Giovanni De Gamerra (Livorno, 26 dicembre 1742 – Vicenza, 29 agosto 1803) è stato un librettista italiano.
Nato a Livorno da una famiglia di origine spagnola (o maltese) stabilitasi in Toscana agli inizi del Settecento. Fu mandato in seminario per intraprendere gli studi. In alcuni versi scritti all’età di diciassette anni si definiva abate, probabilmente più per un vezzo esteriore che per profonda adesione spirituale. Studiò diritto nell’università di Pisa, ma abbandonò prima del tempo gli studi. Forse per seguire la volontà paterna, nel 1763 il sedicente abate divenne cadetto, stimato per le sue doti e per l’ottima conoscenza del tedesco. Ma a partire dal 1765 era a Milano (dove rimase almeno fino al 1770) e qui componeva la prima delle sue opere, la tragedia in versi Don Fernando conte d’Errera. La sua famiglia si preoccupava di inserirlo nell’esercito asburgico e nel 1767 entrava nell’esercito asburgico col grado di sottotenente.
A causa delle sue precarie condizioni di salute, colto da febbri e sbocchi di sangue, abbandonò l’esercito ma gli fu concesso di usufruire della divisa e il poeta confermava incondizionatamente la sua fedeltà agli Asburgo, ligio ad una posizione conservatrice che orientò coerentemente tutta la sua avventurosa esistenza. L’appoggio della duchessa Serbelloni gli consentì probabilmente di entrare alla corte viennese, dove poté conoscere Metastasio, ottenendone consigli e protezione, ma a Vienna risiedé stabilmente solo a partire dal 1775. Questo periodo coincide con il momento iniziale della sua ascesa: nel 1772 il suo Lucio Silla, musicato da Mozart, fu rappresentato a Vienna e al teatro Ducale di Milano. L’anno seguente, con le musiche di un altro celebre compositore, J. Christoph Bach, il Lucio Silla era ascoltato nella versione tedesca a Mannheim, alla presenza dell’elettore palatino di Baviera e a Vienna alcuni nobili recitavano la tragedia Maria Stuarda. Nel 1773 fu stampato il primo dei sette volumi della Corneide, un poema eroicomico in ottave, di ibrida intonazione erotico-erudita, che divertì l’ottantenne Voltaire, il cui consenso spinse l’autore a comporre gli altri sei volumi dell’incredibilmente prolisso poema.

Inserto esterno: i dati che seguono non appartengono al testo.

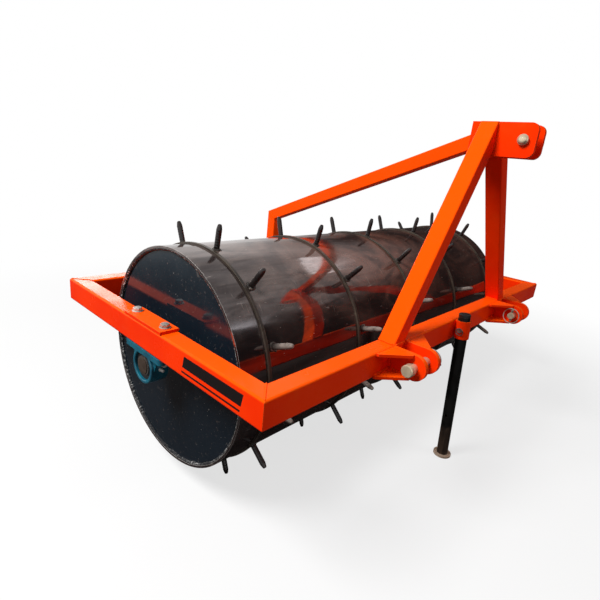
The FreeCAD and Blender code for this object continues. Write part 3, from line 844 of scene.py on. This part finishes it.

Questo primo periodo viennese, pur tra i successi e le lodi, riservò al poeta risvolti amari poiché, prefigurando il suo ruolo esistenziale di vittima delle avversità, si lamentava di congiure femminili ai suoi danni e della ingiustizia dei potenti. Fra il 1775 e il 1777 dovette far ritorno in Toscana in pessime condizioni, malato e pieno di debiti. A questo momento così drammatico risale la vicenda che imprimerà una sigla prevostiana dai risvolti demenziali alla sua esistenza: l’amore per la giovane livornese Teresa Calamai. Si ridusse a vivere per più di un anno in una soffitta di fronte alla casa di Teresa, per comunicare almeno con espedienti mimici con la fanciulla, la famiglia della quale negava risoluta il consenso al matrimonio. Mentre si trovava a Napoli (dove si era recato una prima volta nel 1779 per occuparsi di un ambizioso progetto teatrale), la fanciulla, ammalatasi gravemente, lo richiamò a Pisa e morì poco dopo il suo l’arrivo.
Oberato di debiti, contrasse matrimonio, appena un anno dopo la morte di Teresa, con la pisana Anna Veraci, grazie alla cui dote estinse in parte un grosso debito nei confronti degli editori della Corneide.
Verso la fine del 1785 pensò alla realizzazione della sua idea di fondare un teatro stabile a Napoli, con l’appoggio di Ferdinando IV, il quale intendeva evidentemente contrapporsi ai Borboni di Parma, che incoraggiavano con famosi concorsi le nuove mode drammaturgiche flebili e lacrimose.
Morì il 29 agosto 1803 a Vicenza, dove si era stabilito per ragioni ignote.